- [Challenge]: Exactly the lines from the one with "make_sheet(document)" to the one with "cad_parts[node].hide_render = cad_parts[node].hide_viewport", both included, are to be printed again; leave out the rest.

▬▬▬▬▬▬▬▬▬▬

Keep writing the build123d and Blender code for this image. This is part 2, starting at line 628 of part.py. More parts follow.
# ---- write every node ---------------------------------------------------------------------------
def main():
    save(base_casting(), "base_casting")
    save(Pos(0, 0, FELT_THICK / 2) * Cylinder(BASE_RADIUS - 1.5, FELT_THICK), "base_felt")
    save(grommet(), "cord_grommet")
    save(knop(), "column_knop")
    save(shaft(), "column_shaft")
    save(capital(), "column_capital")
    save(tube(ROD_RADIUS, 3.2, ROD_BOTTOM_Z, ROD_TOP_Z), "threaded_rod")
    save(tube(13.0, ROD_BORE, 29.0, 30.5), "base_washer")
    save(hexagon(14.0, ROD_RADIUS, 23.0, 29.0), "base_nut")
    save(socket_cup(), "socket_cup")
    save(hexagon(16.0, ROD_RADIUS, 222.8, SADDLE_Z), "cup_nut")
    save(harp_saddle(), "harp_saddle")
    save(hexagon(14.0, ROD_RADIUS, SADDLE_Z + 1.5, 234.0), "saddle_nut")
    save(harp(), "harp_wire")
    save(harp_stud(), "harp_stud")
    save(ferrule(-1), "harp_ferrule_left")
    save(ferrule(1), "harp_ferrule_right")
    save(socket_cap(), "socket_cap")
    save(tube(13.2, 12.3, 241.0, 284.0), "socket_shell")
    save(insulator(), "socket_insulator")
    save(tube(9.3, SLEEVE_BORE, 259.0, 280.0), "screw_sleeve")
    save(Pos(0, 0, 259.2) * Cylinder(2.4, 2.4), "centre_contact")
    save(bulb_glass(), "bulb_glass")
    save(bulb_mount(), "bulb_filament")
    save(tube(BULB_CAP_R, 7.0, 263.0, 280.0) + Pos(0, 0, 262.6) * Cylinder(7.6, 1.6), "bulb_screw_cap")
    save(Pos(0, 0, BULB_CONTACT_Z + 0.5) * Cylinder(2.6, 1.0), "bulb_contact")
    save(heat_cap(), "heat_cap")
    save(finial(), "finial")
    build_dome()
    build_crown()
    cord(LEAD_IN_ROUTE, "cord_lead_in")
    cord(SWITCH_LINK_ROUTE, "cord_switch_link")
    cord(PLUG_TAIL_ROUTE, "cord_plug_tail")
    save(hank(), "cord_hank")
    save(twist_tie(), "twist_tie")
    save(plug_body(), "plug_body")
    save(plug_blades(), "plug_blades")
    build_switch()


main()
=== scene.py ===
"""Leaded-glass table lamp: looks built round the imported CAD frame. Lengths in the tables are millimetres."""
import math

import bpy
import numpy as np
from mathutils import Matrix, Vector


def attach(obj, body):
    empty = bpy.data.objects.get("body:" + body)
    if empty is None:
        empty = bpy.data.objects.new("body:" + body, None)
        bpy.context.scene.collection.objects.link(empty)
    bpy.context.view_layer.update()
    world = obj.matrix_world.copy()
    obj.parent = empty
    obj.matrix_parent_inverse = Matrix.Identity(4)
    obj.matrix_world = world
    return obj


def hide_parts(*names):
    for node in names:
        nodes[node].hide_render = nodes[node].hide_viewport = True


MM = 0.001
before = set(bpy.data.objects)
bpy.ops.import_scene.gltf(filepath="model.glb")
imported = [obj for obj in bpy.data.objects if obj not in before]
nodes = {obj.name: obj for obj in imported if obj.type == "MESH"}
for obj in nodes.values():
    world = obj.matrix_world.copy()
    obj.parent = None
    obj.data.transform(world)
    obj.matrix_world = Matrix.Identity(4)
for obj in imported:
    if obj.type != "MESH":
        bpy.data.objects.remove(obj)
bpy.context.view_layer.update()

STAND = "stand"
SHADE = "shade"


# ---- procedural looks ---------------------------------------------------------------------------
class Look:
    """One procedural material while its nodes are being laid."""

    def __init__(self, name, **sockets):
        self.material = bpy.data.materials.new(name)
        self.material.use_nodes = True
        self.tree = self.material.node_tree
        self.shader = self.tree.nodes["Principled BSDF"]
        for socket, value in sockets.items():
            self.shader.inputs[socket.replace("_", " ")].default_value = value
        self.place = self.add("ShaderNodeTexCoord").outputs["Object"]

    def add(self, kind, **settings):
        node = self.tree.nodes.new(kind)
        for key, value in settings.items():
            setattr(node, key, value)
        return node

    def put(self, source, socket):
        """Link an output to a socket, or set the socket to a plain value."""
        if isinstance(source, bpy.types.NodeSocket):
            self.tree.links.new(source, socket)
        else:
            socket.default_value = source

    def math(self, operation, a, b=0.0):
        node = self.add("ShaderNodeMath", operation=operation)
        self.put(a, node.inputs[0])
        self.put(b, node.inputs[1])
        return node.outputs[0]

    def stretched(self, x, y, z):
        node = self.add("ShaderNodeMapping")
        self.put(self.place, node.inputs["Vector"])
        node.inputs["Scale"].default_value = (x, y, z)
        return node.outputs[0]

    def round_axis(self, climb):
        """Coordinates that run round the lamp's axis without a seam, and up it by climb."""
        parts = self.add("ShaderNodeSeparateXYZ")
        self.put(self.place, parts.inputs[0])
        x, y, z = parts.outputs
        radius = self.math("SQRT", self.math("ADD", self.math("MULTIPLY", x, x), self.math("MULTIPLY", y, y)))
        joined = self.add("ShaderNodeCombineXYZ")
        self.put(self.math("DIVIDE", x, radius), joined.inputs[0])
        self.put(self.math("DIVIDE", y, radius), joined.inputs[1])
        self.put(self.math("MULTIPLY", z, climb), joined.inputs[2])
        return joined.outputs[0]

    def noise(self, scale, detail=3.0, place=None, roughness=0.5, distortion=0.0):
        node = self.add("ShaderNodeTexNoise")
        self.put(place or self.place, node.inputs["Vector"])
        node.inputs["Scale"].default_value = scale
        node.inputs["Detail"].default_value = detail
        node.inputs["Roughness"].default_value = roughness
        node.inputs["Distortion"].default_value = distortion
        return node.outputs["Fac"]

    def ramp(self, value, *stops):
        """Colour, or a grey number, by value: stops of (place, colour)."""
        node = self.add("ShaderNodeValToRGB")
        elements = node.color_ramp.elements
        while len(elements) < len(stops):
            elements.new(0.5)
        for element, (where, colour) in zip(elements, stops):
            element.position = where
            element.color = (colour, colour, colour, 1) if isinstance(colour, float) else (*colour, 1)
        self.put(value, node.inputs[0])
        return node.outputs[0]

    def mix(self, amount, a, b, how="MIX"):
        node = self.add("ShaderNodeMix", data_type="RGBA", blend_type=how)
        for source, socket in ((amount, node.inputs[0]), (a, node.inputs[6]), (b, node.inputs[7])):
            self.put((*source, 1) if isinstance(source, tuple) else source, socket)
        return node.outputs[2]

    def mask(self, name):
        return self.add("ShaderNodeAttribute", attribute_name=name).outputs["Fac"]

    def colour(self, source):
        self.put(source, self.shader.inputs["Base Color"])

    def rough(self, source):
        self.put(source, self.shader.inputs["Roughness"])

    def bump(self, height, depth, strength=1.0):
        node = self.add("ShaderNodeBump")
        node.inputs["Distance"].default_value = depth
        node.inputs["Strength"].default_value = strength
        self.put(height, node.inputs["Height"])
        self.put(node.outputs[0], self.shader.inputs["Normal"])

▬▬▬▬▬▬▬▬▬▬

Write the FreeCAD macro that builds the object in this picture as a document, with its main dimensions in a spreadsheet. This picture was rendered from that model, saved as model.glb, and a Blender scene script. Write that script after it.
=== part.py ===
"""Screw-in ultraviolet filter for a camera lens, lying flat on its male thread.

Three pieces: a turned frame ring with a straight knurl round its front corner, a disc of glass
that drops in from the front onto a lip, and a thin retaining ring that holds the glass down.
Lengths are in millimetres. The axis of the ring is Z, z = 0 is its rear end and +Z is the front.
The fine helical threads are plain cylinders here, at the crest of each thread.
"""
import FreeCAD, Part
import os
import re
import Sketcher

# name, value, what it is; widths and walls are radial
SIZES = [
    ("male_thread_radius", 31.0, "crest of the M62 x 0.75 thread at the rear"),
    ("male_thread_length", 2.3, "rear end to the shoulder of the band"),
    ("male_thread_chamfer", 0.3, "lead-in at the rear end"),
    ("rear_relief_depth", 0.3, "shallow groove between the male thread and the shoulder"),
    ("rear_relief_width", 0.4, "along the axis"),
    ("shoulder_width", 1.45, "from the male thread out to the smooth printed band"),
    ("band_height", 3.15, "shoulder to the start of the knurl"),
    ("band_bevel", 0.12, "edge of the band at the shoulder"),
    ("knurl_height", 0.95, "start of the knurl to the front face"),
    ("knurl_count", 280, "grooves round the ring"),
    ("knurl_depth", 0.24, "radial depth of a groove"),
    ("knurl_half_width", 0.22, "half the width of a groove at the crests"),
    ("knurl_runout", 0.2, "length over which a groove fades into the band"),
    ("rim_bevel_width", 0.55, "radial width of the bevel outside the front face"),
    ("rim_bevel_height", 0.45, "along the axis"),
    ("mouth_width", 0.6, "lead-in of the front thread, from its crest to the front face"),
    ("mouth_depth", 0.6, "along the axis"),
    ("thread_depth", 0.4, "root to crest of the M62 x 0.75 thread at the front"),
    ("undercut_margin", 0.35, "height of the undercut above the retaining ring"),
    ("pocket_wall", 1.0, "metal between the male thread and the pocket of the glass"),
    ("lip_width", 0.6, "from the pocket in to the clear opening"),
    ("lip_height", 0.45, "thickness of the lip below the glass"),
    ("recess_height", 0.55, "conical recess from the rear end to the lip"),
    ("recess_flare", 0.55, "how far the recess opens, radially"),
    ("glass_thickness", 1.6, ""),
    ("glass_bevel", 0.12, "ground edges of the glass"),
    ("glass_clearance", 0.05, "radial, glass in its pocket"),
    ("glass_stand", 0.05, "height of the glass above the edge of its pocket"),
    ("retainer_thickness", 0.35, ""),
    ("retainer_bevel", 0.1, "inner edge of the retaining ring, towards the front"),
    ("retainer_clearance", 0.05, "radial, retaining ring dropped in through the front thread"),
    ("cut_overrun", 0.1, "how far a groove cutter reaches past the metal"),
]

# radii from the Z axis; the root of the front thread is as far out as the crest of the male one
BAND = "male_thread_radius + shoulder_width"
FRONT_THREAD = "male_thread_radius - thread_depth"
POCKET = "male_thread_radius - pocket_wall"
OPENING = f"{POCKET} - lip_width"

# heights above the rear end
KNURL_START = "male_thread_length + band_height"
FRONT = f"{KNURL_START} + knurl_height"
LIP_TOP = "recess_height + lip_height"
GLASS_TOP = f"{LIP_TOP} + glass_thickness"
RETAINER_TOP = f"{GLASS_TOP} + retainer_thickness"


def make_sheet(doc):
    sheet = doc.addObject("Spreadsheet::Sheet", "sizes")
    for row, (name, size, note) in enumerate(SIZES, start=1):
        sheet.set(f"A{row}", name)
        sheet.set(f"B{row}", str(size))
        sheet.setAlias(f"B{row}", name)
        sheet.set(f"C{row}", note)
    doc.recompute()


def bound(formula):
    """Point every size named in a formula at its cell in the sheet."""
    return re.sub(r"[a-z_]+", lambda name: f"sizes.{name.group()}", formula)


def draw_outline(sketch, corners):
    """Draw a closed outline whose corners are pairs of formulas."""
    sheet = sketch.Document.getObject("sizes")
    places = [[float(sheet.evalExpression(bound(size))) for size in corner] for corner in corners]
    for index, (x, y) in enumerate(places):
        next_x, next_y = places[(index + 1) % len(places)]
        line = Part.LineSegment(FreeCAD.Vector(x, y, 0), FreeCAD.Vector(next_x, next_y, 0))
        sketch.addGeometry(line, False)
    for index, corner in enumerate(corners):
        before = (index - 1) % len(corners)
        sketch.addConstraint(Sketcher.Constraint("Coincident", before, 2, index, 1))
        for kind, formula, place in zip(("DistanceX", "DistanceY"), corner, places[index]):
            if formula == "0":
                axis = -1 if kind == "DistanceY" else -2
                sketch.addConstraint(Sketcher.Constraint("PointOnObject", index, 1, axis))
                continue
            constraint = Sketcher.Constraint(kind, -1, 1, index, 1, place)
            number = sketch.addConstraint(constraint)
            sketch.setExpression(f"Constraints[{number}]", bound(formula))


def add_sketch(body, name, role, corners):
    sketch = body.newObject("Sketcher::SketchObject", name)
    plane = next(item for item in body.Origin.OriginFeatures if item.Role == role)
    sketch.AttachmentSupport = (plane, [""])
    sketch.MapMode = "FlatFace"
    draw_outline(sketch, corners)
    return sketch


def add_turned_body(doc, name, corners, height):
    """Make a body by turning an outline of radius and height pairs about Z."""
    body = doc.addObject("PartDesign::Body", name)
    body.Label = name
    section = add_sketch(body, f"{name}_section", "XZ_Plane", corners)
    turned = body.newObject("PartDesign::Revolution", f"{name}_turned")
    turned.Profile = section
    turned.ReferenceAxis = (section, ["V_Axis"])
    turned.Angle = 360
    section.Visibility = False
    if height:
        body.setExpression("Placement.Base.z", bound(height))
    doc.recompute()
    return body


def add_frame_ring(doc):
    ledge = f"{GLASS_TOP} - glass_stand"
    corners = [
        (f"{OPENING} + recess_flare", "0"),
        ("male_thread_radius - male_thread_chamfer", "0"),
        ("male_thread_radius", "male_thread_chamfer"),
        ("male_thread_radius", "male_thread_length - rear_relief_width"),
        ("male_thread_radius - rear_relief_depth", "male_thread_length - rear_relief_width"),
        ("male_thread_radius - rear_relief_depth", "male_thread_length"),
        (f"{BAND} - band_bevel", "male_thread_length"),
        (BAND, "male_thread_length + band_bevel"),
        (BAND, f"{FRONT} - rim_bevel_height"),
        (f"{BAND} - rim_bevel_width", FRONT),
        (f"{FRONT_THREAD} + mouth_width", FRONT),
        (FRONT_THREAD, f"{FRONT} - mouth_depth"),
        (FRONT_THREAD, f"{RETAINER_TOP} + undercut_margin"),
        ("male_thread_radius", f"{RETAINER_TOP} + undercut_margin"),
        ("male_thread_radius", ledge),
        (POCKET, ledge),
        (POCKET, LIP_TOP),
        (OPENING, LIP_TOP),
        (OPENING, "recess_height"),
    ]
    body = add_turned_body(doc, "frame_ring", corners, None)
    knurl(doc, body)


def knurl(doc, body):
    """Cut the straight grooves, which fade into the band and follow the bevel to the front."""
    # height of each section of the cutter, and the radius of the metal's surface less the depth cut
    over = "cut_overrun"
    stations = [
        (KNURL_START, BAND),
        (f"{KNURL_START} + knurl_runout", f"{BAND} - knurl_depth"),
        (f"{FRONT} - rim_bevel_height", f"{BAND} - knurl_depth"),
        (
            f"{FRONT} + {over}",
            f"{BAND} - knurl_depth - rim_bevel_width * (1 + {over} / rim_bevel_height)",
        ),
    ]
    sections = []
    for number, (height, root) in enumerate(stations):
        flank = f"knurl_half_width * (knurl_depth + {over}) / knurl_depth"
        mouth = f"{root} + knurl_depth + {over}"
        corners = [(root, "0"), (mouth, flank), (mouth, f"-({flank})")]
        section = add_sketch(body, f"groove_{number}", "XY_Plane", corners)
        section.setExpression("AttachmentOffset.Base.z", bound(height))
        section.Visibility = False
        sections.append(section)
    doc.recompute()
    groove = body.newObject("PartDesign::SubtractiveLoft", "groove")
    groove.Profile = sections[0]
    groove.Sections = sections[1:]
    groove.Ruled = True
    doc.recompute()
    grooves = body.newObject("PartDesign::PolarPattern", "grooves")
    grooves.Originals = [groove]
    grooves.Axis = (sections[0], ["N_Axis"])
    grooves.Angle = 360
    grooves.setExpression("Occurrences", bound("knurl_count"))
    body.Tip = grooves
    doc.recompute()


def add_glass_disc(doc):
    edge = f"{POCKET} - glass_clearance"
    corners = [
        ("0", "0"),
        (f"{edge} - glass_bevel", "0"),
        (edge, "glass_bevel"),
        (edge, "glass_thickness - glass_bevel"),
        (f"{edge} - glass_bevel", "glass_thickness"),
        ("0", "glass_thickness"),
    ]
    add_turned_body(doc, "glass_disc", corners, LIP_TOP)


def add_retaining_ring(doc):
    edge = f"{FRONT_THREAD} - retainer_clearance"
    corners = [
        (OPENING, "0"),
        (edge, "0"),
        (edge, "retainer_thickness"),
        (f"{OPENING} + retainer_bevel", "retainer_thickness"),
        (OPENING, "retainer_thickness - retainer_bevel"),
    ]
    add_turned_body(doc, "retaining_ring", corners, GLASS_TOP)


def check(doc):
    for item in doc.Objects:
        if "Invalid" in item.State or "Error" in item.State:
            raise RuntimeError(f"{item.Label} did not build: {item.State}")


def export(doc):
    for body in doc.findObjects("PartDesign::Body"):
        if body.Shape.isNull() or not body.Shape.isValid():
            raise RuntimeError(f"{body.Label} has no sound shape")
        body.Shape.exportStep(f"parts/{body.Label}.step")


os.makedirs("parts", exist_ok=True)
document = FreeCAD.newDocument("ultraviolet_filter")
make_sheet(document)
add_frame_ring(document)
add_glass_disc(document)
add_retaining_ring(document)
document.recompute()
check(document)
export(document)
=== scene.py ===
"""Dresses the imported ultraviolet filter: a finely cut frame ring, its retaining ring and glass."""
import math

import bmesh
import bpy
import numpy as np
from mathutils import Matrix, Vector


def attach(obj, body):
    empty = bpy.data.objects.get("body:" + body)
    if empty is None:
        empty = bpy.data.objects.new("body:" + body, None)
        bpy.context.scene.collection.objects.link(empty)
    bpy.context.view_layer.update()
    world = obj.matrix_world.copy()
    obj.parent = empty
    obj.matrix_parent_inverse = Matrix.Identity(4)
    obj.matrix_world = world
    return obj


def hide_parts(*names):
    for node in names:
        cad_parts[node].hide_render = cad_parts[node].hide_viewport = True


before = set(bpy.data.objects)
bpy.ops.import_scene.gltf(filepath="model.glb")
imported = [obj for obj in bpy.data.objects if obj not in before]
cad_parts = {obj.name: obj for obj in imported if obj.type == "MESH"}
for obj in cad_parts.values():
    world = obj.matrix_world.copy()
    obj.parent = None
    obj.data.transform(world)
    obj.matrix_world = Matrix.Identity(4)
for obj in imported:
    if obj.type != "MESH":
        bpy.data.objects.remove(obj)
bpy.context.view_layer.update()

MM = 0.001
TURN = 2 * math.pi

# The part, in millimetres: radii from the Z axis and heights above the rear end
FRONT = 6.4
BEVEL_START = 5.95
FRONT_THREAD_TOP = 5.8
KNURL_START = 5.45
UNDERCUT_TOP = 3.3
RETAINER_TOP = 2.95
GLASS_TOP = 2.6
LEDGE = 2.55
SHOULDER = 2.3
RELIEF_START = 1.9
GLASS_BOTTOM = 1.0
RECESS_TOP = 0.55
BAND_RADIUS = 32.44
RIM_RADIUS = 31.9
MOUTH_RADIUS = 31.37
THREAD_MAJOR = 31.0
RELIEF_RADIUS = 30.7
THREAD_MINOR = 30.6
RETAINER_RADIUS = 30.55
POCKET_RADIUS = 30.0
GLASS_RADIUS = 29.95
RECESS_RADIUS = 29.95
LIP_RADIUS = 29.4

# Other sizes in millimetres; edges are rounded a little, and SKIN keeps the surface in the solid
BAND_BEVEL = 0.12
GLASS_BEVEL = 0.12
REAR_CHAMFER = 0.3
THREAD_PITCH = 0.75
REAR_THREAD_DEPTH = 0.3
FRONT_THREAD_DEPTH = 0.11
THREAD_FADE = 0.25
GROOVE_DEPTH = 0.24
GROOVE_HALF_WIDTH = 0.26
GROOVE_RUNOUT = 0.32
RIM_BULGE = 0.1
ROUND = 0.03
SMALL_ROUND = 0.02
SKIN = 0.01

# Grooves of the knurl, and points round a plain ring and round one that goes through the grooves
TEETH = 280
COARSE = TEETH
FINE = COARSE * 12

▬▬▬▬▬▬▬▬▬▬

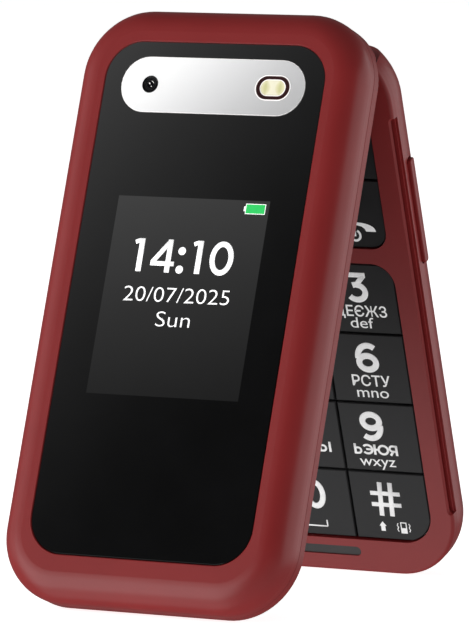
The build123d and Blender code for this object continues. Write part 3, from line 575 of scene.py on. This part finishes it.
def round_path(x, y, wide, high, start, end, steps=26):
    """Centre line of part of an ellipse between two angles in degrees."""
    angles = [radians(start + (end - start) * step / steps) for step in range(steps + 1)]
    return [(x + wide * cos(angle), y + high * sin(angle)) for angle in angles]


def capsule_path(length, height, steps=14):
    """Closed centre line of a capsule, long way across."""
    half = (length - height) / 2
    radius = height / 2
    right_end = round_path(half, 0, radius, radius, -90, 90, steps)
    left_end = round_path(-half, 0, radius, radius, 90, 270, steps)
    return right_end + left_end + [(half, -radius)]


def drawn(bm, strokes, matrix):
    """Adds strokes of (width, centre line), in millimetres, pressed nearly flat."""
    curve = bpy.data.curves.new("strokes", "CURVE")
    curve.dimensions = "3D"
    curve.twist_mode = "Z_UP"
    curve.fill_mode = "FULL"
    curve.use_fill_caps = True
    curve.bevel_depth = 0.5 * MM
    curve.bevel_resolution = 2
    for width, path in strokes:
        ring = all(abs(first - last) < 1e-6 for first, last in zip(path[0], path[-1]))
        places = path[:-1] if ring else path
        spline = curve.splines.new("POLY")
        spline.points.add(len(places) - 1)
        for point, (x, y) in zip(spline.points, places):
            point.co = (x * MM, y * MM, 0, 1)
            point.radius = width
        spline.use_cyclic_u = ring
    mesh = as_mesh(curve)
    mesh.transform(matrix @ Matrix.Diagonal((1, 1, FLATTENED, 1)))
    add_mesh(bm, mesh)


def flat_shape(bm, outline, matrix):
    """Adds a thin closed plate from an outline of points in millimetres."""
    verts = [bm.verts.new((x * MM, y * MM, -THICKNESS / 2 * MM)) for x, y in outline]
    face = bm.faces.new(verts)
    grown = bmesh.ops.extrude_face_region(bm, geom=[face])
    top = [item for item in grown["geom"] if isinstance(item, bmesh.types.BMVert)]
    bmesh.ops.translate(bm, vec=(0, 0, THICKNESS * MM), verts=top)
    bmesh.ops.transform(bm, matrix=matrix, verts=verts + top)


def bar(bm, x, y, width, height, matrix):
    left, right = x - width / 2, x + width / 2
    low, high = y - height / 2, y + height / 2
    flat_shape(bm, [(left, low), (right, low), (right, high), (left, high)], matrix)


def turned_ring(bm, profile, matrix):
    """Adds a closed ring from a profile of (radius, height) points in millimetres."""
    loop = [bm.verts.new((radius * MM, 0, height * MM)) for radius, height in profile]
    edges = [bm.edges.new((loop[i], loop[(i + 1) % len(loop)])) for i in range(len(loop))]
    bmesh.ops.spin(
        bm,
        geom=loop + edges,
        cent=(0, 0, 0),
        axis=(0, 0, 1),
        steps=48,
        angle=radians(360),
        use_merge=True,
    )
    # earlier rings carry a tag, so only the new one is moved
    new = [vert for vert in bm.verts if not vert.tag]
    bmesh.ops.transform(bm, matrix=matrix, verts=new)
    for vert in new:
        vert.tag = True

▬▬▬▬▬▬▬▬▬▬

- [Response below]:
make_sheet(document)
add_frame_ring(document)
add_glass_disc(document)
add_retaining_ring(document)
document.recompute()
check(document)
export(document)
=== scene.py ===
"""Dresses the imported ultraviolet filter: a finely cut frame ring, its retaining ring and glass."""
import math

import bmesh
import bpy
import numpy as np
from mathutils import Matrix, Vector


def attach(obj, body):
    empty = bpy.data.objects.get("body:" + body)
    if empty is None:
        empty = bpy.data.objects.new("body:" + body, None)
        bpy.context.scene.collection.objects.link(empty)
    bpy.context.view_layer.update()
    world = obj.matrix_world.copy()
    obj.parent = empty
    obj.matrix_parent_inverse = Matrix.Identity(4)
    obj.matrix_world = world
    return obj


def hide_parts(*names):
    for node in names:
        cad_parts[node].hide_render = cad_parts[node].hide_viewport = True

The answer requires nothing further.